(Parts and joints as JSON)
****

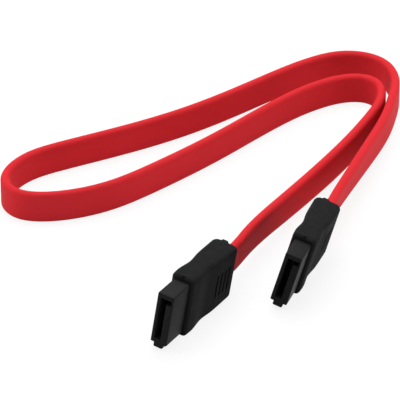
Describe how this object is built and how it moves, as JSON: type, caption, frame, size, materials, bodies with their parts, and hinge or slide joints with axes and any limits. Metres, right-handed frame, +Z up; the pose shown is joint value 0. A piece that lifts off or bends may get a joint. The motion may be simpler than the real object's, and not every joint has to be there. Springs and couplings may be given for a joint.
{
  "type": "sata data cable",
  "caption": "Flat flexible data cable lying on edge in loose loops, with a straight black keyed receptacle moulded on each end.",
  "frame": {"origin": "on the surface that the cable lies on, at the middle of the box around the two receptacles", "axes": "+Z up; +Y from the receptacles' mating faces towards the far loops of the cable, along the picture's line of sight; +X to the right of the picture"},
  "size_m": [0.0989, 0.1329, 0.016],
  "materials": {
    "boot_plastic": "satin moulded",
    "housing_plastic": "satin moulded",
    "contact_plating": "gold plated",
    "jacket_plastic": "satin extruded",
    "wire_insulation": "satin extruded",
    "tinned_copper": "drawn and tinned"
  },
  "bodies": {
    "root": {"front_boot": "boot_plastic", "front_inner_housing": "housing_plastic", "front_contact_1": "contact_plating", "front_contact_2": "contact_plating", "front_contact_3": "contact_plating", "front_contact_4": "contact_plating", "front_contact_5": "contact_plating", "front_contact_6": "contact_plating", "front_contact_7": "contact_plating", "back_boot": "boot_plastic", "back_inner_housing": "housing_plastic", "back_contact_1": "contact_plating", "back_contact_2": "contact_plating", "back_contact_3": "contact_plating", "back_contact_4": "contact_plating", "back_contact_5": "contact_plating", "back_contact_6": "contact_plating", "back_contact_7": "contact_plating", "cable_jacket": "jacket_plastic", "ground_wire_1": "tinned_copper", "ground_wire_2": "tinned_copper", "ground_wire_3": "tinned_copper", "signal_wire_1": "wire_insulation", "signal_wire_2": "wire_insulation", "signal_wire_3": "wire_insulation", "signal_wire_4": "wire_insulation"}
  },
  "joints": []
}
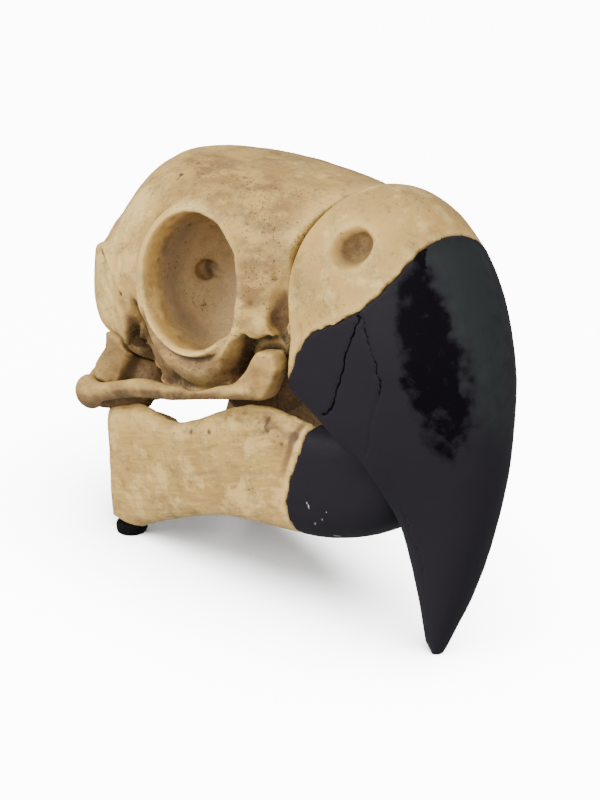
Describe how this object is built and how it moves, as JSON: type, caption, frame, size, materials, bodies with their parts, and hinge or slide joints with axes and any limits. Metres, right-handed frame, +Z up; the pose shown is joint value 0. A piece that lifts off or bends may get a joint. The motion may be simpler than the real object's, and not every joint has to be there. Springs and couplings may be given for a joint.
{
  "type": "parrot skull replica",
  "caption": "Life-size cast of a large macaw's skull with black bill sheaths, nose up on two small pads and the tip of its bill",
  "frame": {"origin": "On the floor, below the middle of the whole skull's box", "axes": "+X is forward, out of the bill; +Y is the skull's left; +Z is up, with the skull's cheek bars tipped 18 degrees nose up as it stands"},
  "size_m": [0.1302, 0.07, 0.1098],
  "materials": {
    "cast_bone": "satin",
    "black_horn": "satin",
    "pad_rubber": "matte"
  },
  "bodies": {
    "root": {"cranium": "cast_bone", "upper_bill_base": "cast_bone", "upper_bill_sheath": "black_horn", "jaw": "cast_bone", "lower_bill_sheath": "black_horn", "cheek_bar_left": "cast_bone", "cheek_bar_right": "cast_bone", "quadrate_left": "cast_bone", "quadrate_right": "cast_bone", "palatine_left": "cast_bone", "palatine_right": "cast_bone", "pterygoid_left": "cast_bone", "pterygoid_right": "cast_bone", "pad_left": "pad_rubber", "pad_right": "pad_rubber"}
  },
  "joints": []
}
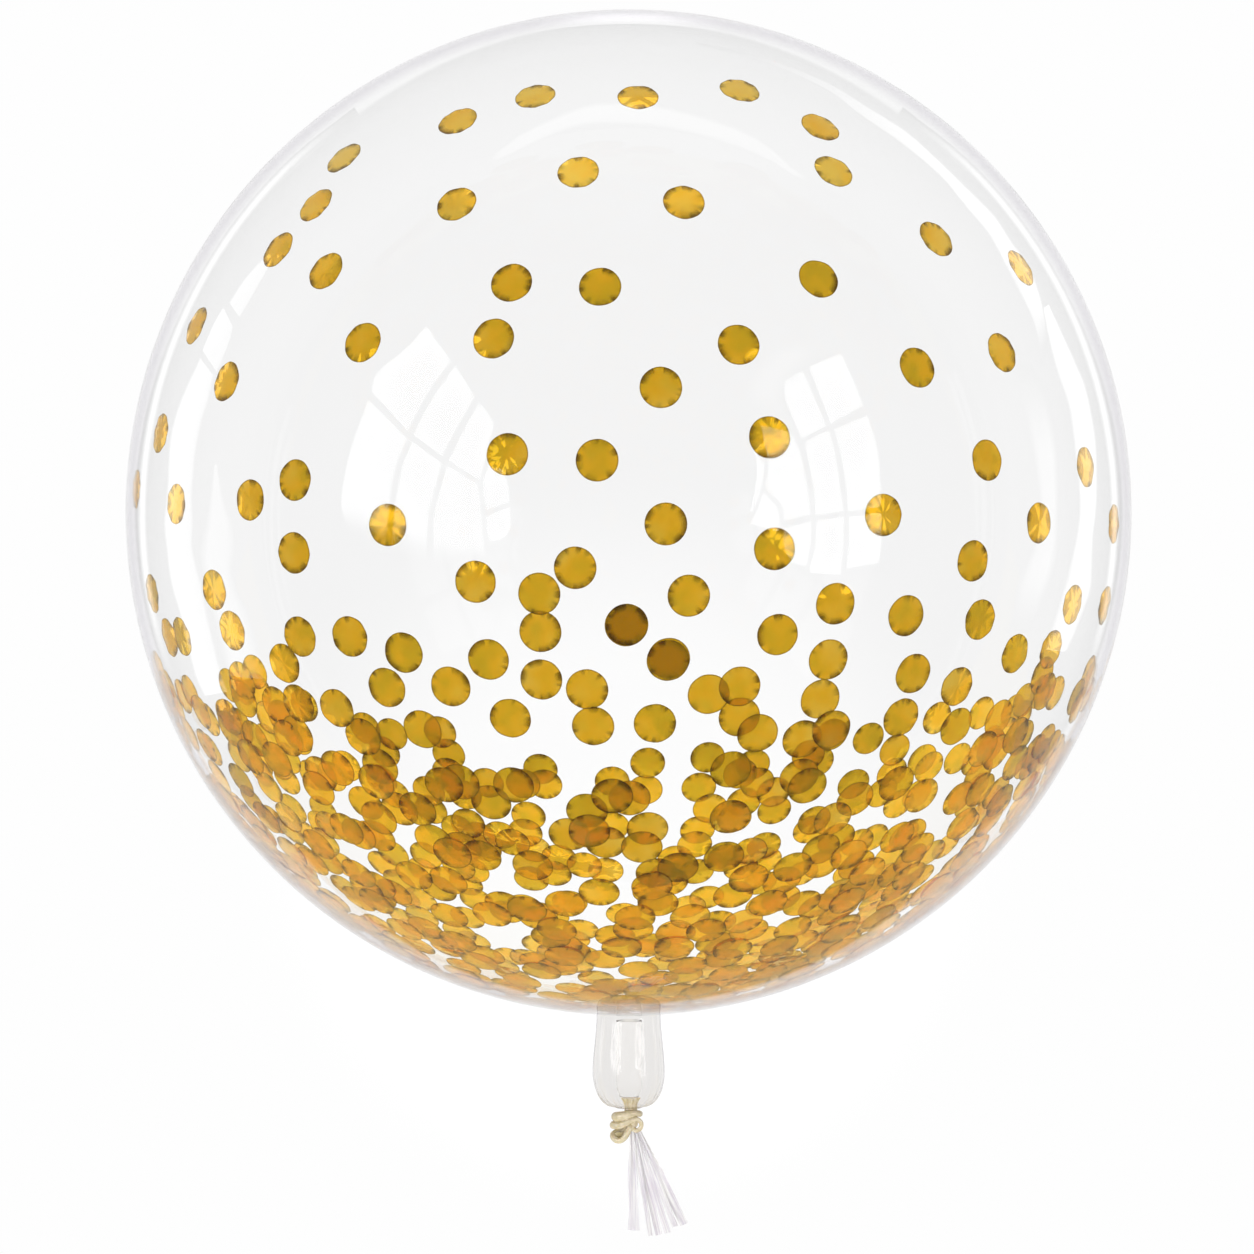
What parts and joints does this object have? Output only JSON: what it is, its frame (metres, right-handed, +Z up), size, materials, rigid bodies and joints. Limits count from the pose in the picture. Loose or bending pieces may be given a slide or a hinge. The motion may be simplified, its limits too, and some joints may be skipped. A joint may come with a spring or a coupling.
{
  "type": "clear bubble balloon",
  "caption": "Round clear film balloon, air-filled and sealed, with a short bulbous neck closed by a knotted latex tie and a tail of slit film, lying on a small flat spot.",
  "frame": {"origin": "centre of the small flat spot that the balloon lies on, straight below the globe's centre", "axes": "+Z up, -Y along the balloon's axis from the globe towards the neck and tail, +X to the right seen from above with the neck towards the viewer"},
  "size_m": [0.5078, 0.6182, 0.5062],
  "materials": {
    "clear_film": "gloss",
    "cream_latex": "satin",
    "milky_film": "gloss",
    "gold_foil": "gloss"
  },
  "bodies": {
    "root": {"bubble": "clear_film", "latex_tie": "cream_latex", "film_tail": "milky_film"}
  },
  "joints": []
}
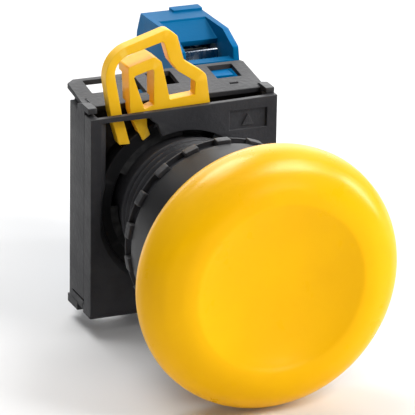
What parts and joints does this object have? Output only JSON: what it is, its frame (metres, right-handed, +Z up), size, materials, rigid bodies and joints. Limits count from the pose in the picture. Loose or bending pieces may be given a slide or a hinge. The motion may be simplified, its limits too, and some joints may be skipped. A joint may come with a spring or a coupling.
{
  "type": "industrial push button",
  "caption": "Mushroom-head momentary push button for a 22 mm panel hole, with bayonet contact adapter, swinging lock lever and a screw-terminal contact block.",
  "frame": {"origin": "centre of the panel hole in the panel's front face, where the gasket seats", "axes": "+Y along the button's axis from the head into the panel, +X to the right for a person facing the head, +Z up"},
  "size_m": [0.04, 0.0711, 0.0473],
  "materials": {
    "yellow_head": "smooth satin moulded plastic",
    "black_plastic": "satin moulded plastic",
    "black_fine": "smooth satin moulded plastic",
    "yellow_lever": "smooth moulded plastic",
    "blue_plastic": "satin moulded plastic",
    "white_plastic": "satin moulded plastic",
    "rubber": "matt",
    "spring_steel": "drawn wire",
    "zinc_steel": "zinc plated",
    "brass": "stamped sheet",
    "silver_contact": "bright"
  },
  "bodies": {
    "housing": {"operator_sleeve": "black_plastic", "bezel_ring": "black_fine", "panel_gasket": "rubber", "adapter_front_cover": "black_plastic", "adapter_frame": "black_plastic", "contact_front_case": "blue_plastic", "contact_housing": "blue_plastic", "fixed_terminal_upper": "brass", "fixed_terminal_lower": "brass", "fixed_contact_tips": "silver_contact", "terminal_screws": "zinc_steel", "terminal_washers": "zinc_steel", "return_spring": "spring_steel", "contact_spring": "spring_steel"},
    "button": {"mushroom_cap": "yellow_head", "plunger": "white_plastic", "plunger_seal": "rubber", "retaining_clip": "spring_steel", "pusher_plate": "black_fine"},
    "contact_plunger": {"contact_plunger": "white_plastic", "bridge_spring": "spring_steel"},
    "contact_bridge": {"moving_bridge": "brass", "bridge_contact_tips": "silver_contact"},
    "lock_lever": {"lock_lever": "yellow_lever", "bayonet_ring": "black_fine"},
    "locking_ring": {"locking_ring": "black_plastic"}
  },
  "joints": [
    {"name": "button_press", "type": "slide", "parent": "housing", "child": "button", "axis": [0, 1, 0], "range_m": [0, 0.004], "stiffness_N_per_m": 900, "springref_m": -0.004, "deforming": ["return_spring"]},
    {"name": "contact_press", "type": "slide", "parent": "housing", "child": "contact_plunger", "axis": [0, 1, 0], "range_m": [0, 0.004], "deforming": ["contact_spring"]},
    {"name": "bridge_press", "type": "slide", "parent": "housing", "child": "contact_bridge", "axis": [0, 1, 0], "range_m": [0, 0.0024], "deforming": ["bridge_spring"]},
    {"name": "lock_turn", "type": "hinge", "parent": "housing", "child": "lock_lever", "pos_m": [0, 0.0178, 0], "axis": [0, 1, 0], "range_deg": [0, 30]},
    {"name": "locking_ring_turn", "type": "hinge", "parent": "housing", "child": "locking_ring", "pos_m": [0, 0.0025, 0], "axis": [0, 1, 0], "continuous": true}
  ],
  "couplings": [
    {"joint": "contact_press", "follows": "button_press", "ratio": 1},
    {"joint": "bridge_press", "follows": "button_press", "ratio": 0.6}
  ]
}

****

- Exercise prompt
Can you give every line above again, exactly as written?

- Exercise answer
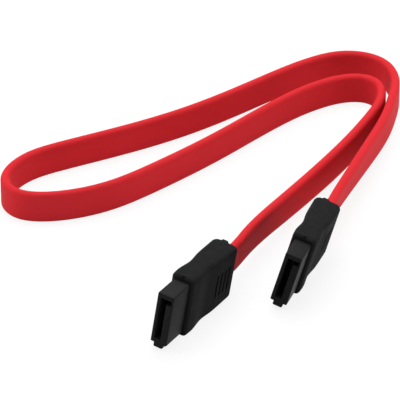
Describe how this object is built and how it moves, as JSON: type, caption, frame, size, materials, bodies with their parts, and hinge or slide joints with axes and any limits. Metres, right-handed frame, +Z up; the pose shown is joint value 0. A piece that lifts off or bends may get a joint. The motion may be simpler than the real object's, and not every joint has to be there. Springs and couplings may be given for a joint.
{
  "type": "sata data cable",
  "caption": "Flat flexible data cable lying on edge in loose loops, with a straight black keyed receptacle moulded on each end.",
  "frame": {"origin": "on the surface that the cable lies on, at the middle of the box around the two receptacles", "axes": "+Z up; +Y from the receptacles' mating faces towards the far loops of the cable, along the picture's line of sight; +X to the right of the picture"},
  "size_m": [0.0989, 0.1329, 0.016],
  "materials": {
    "boot_plastic": "satin moulded",
    "housing_plastic": "satin moulded",
    "contact_plating": "gold plated",
    "jacket_plastic": "satin extruded",
    "wire_insulation": "satin extruded",
    "tinned_copper": "drawn and tinned"
  },
  "bodies": {
    "root": {"front_boot": "boot_plastic", "front_inner_housing": "housing_plastic", "front_contact_1": "contact_plating", "front_contact_2": "contact_plating", "front_contact_3": "contact_plating", "front_contact_4": "contact_plating", "front_contact_5": "contact_plating", "front_contact_6": "contact_plating", "front_contact_7": "contact_plating", "back_boot": "boot_plastic", "back_inner_housing": "housing_plastic", "back_contact_1": "contact_plating", "back_contact_2": "contact_plating", "back_contact_3": "contact_plating", "back_contact_4": "contact_plating", "back_contact_5": "contact_plating", "back_contact_6": "contact_plating", "back_contact_7": "contact_plating", "cable_jacket": "jacket_plastic", "ground_wire_1": "tinned_copper", "ground_wire_2": "tinned_copper", "ground_wire_3": "tinned_copper", "signal_wire_1": "wire_insulation", "signal_wire_2": "wire_insulation", "signal_wire_3": "wire_insulation", "signal_wire_4": "wire_insulation"}
  },
  "joints": []
}
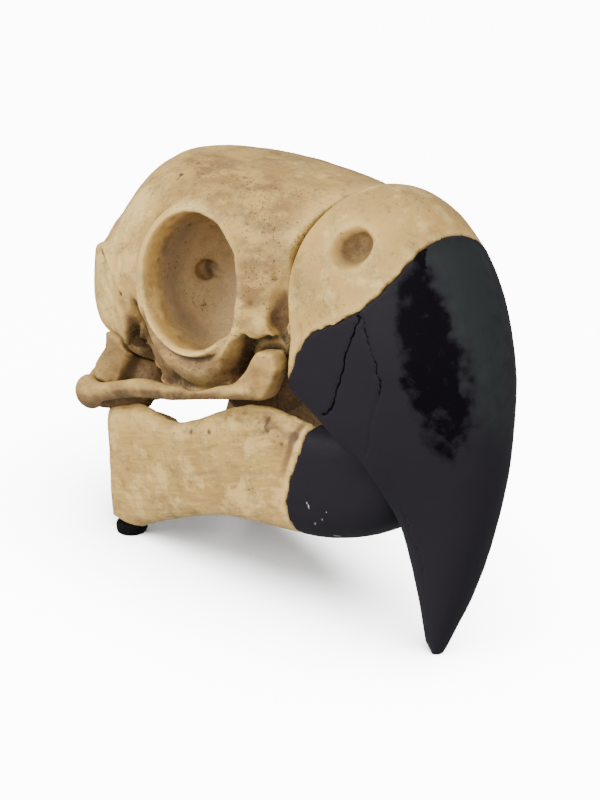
Describe how this object is built and how it moves, as JSON: type, caption, frame, size, materials, bodies with their parts, and hinge or slide joints with axes and any limits. Metres, right-handed frame, +Z up; the pose shown is joint value 0. A piece that lifts off or bends may get a joint. The motion may be simpler than the real object's, and not every joint has to be there. Springs and couplings may be given for a joint.
{
  "type": "parrot skull replica",
  "caption": "Life-size cast of a large macaw's skull with black bill sheaths, nose up on two small pads and the tip of its bill",
  "frame": {"origin": "On the floor, below the middle of the whole skull's box", "axes": "+X is forward, out of the bill; +Y is the skull's left; +Z is up, with the skull's cheek bars tipped 18 degrees nose up as it stands"},
  "size_m": [0.1302, 0.07, 0.1098],
  "materials": {
    "cast_bone": "satin",
    "black_horn": "satin",
    "pad_rubber": "matte"
  },
  "bodies": {
    "root": {"cranium": "cast_bone", "upper_bill_base": "cast_bone", "upper_bill_sheath": "black_horn", "jaw": "cast_bone", "lower_bill_sheath": "black_horn", "cheek_bar_left": "cast_bone", "cheek_bar_right": "cast_bone", "quadrate_left": "cast_bone", "quadrate_right": "cast_bone", "palatine_left": "cast_bone", "palatine_right": "cast_bone", "pterygoid_left": "cast_bone", "pterygoid_right": "cast_bone", "pad_left": "pad_rubber", "pad_right": "pad_rubber"}
  },
  "joints": []
}
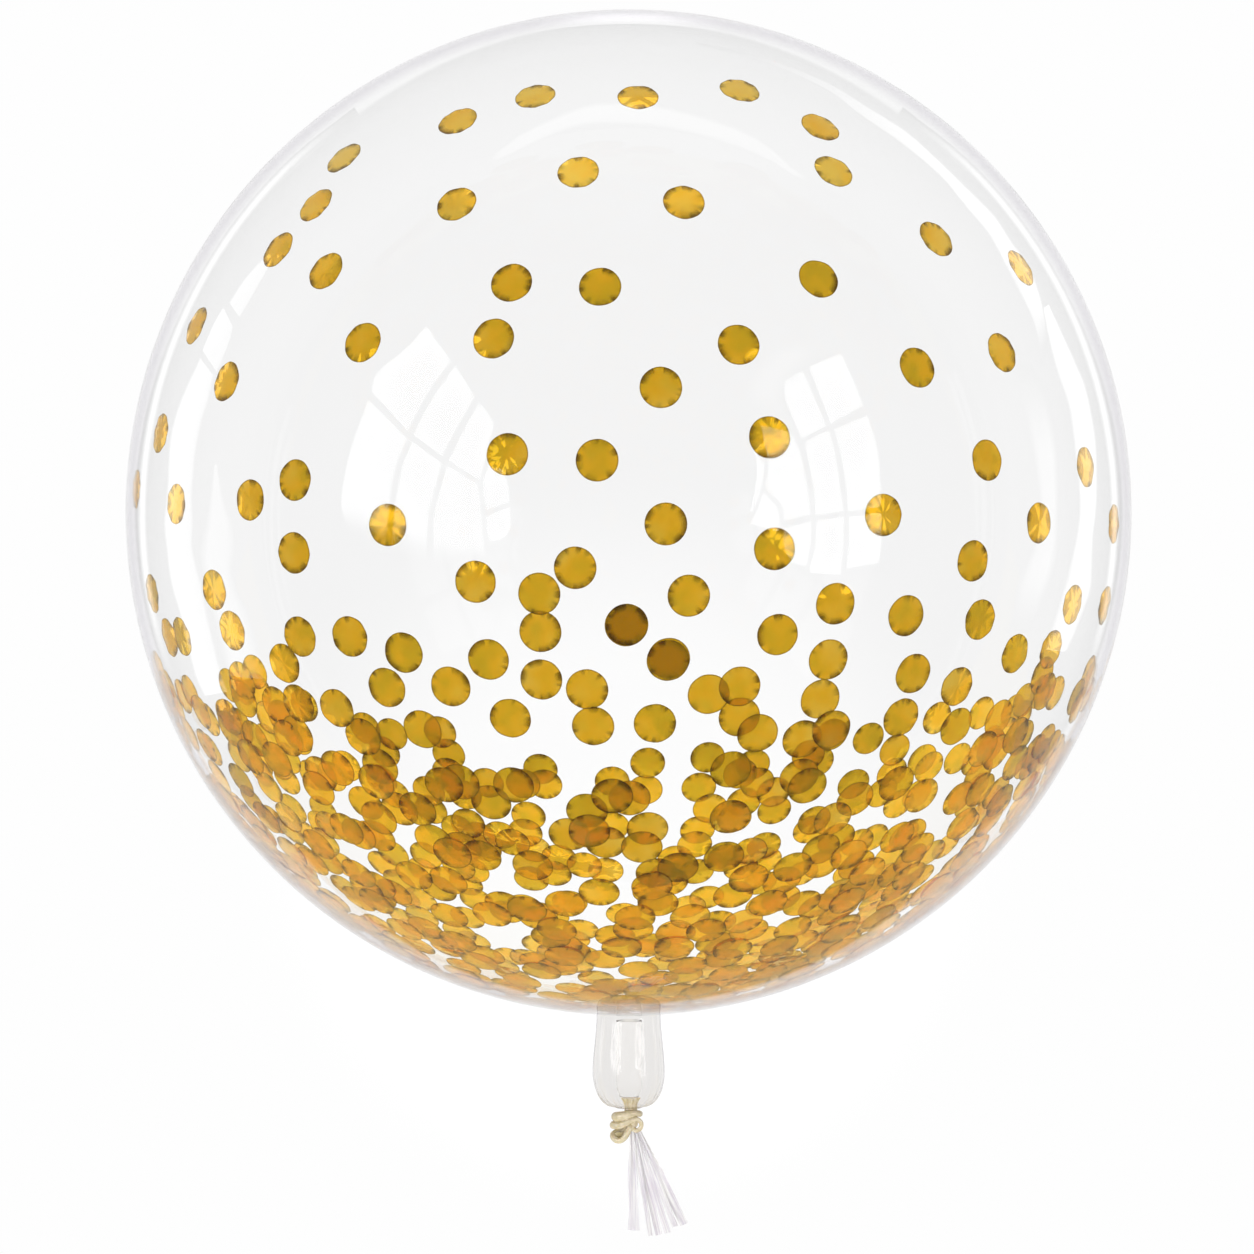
What parts and joints does this object have? Output only JSON: what it is, its frame (metres, right-handed, +Z up), size, materials, rigid bodies and joints. Limits count from the pose in the picture. Loose or bending pieces may be given a slide or a hinge. The motion may be simplified, its limits too, and some joints may be skipped. A joint may come with a spring or a coupling.
{
  "type": "clear bubble balloon",
  "caption": "Round clear film balloon, air-filled and sealed, with a short bulbous neck closed by a knotted latex tie and a tail of slit film, lying on a small flat spot.",
  "frame": {"origin": "centre of the small flat spot that the balloon lies on, straight below the globe's centre", "axes": "+Z up, -Y along the balloon's axis from the globe towards the neck and tail, +X to the right seen from above with the neck towards the viewer"},
  "size_m": [0.5078, 0.6182, 0.5062],
  "materials": {
    "clear_film": "gloss",
    "cream_latex": "satin",
    "milky_film": "gloss",
    "gold_foil": "gloss"
  },
  "bodies": {
    "root": {"bubble": "clear_film", "latex_tie": "cream_latex", "film_tail": "milky_film"}
  },
  "joints": []
}
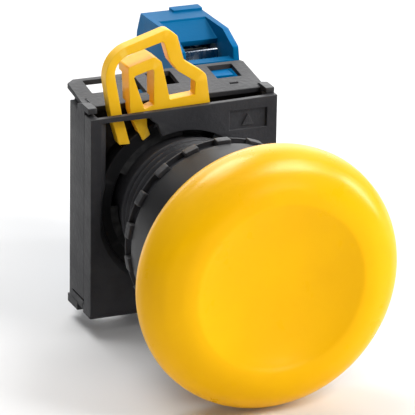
What parts and joints does this object have? Output only JSON: what it is, its frame (metres, right-handed, +Z up), size, materials, rigid bodies and joints. Limits count from the pose in the picture. Loose or bending pieces may be given a slide or a hinge. The motion may be simplified, its limits too, and some joints may be skipped. A joint may come with a spring or a coupling.
{
  "type": "industrial push button",
  "caption": "Mushroom-head momentary push button for a 22 mm panel hole, with bayonet contact adapter, swinging lock lever and a screw-terminal contact block.",
  "frame": {"origin": "centre of the panel hole in the panel's front face, where the gasket seats", "axes": "+Y along the button's axis from the head into the panel, +X to the right for a person facing the head, +Z up"},
  "size_m": [0.04, 0.0711, 0.0473],
  "materials": {
    "yellow_head": "smooth satin moulded plastic",
    "black_plastic": "satin moulded plastic",
    "black_fine": "smooth satin moulded plastic",
    "yellow_lever": "smooth moulded plastic",
    "blue_plastic": "satin moulded plastic",
    "white_plastic": "satin moulded plastic",
    "rubber": "matt",
    "spring_steel": "drawn wire",
    "zinc_steel": "zinc plated",
    "brass": "stamped sheet",
    "silver_contact": "bright"
  },
  "bodies": {
    "housing": {"operator_sleeve": "black_plastic", "bezel_ring": "black_fine", "panel_gasket": "rubber", "adapter_front_cover": "black_plastic", "adapter_frame": "black_plastic", "contact_front_case": "blue_plastic", "contact_housing": "blue_plastic", "fixed_terminal_upper": "brass", "fixed_terminal_lower": "brass", "fixed_contact_tips": "silver_contact", "terminal_screws": "zinc_steel", "terminal_washers": "zinc_steel", "return_spring": "spring_steel", "contact_spring": "spring_steel"},
    "button": {"mushroom_cap": "yellow_head", "plunger": "white_plastic", "plunger_seal": "rubber", "retaining_clip": "spring_steel", "pusher_plate": "black_fine"},
    "contact_plunger": {"contact_plunger": "white_plastic", "bridge_spring": "spring_steel"},
    "contact_bridge": {"moving_bridge": "brass", "bridge_contact_tips": "silver_contact"},
    "lock_lever": {"lock_lever": "yellow_lever", "bayonet_ring": "black_fine"},
    "locking_ring": {"locking_ring": "black_plastic"}
  },
  "joints": [
    {"name": "button_press", "type": "slide", "parent": "housing", "child": "button", "axis": [0, 1, 0], "range_m": [0, 0.004], "stiffness_N_per_m": 900, "springref_m": -0.004, "deforming": ["return_spring"]},
    {"name": "contact_press", "type": "slide", "parent": "housing", "child": "contact_plunger", "axis": [0, 1, 0], "range_m": [0, 0.004], "deforming": ["contact_spring"]},
    {"name": "bridge_press", "type": "slide", "parent": "housing", "child": "contact_bridge", "axis": [0, 1, 0], "range_m": [0, 0.0024], "deforming": ["bridge_spring"]},
    {"name": "lock_turn", "type": "hinge", "parent": "housing", "child": "lock_lever", "pos_m": [0, 0.0178, 0], "axis": [0, 1, 0], "range_deg": [0, 30]},
    {"name": "locking_ring_turn", "type": "hinge", "parent": "housing", "child": "locking_ring", "pos_m": [0, 0.0025, 0], "axis": [0, 1, 0], "continuous": true}
  ],
  "couplings": [
    {"joint": "contact_press", "follows": "button_press", "ratio": 1},
    {"joint": "bridge_press", "follows": "button_press", "ratio": 0.6}
  ]
}